## OBJECTIVE
Each line from the start of the data below through the one containing "return [(radius +" must be reproduced exactly.

## DATASET EXTRACT

□ □ □ □ □ □ □

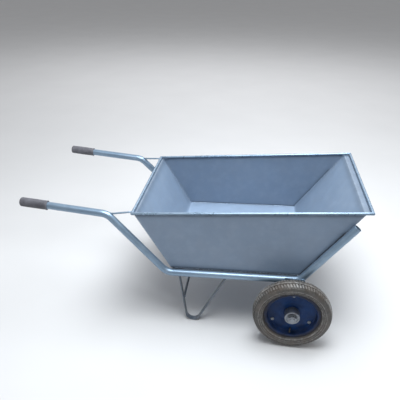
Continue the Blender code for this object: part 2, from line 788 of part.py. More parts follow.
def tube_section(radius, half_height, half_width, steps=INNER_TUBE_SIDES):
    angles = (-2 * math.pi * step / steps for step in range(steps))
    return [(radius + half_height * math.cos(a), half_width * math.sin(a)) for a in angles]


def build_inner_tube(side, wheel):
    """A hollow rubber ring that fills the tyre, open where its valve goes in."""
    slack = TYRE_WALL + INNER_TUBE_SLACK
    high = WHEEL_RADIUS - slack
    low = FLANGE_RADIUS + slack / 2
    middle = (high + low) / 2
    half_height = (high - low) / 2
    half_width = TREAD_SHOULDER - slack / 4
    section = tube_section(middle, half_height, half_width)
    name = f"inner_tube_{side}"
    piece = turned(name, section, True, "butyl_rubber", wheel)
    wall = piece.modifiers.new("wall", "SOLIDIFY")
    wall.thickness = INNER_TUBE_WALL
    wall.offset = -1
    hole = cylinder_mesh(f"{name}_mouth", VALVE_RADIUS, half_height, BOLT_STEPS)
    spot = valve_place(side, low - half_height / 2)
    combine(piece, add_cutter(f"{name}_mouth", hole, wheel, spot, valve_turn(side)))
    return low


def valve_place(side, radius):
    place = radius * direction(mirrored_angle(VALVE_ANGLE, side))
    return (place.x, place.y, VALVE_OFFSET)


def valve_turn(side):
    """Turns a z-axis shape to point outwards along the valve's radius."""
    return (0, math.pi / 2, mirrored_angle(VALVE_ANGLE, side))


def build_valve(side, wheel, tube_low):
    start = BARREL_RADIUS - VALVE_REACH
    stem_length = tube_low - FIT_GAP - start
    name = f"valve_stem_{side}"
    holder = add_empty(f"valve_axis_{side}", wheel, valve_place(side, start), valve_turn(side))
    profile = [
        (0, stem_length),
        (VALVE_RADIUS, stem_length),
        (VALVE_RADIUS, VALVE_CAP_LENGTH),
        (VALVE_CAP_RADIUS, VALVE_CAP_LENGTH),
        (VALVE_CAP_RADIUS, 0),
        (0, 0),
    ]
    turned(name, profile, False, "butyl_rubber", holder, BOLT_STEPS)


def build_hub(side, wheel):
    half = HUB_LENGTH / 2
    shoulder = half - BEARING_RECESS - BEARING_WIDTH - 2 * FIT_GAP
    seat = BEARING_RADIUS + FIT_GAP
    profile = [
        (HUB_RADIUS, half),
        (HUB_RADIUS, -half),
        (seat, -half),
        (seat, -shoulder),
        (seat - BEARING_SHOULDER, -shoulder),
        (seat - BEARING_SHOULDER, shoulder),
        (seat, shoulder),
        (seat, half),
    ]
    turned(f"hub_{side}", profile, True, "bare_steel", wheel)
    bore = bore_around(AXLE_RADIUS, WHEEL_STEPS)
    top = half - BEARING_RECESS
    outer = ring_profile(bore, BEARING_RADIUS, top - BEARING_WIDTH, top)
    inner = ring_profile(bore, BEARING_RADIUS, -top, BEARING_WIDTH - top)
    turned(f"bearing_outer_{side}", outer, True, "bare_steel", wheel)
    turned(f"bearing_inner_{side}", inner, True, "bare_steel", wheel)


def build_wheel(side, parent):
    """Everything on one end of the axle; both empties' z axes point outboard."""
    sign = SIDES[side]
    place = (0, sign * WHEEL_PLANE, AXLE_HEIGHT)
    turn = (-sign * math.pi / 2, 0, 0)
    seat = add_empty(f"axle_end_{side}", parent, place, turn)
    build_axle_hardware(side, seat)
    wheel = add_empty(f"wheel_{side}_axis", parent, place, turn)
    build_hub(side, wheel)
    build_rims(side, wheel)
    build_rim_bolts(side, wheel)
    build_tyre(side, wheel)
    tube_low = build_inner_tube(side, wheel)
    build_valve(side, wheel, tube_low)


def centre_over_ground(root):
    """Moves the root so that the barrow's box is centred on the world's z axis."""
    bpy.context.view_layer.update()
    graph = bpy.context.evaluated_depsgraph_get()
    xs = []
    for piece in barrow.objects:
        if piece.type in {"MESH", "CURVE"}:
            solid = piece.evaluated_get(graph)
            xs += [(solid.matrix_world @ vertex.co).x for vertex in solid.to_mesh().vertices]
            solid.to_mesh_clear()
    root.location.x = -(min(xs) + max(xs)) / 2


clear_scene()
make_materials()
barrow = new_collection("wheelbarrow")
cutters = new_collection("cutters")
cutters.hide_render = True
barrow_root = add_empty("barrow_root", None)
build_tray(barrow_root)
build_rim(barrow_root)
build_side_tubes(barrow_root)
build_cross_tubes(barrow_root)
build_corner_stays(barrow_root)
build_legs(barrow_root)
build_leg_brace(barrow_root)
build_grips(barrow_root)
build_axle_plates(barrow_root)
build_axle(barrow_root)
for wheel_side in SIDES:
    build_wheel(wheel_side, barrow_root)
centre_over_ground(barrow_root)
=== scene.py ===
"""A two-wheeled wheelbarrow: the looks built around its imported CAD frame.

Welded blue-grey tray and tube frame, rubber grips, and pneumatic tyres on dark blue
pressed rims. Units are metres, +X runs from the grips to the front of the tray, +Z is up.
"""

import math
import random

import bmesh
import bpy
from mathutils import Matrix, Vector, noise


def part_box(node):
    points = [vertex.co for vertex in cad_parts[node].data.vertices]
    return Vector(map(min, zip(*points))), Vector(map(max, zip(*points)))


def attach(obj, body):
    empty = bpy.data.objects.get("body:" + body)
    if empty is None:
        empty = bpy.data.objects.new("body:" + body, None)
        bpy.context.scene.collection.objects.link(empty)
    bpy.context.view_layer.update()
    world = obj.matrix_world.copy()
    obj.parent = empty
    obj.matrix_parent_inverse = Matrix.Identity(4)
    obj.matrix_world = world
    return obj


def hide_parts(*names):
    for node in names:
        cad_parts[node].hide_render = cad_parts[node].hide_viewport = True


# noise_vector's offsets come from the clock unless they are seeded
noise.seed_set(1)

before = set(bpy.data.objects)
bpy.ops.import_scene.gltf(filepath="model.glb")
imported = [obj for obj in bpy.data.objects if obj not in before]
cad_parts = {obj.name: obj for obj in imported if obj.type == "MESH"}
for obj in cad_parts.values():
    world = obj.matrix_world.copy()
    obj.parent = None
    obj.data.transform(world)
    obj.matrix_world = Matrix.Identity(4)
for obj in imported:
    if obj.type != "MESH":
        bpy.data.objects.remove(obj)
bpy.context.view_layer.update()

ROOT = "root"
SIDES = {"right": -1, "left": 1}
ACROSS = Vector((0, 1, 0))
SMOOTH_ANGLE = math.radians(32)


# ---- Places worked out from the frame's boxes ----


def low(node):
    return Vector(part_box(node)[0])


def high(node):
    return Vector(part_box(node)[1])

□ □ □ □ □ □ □

## ANSWER FOR THIS EXERCISE
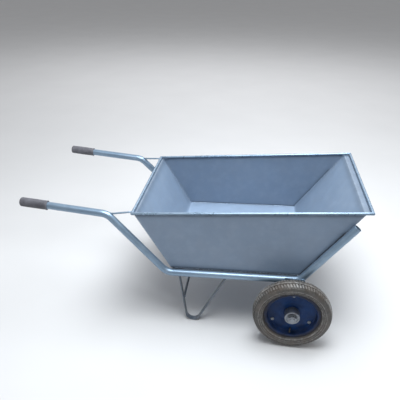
Continue the Blender code for this object: part 2, from line 788 of part.py. More parts follow.
def tube_section(radius, half_height, half_width, steps=INNER_TUBE_SIDES):
    angles = (-2 * math.pi * step / steps for step in range(steps))
    return [(radius + half_height * math.cos(a), half_width * math.sin(a)) for a in angles]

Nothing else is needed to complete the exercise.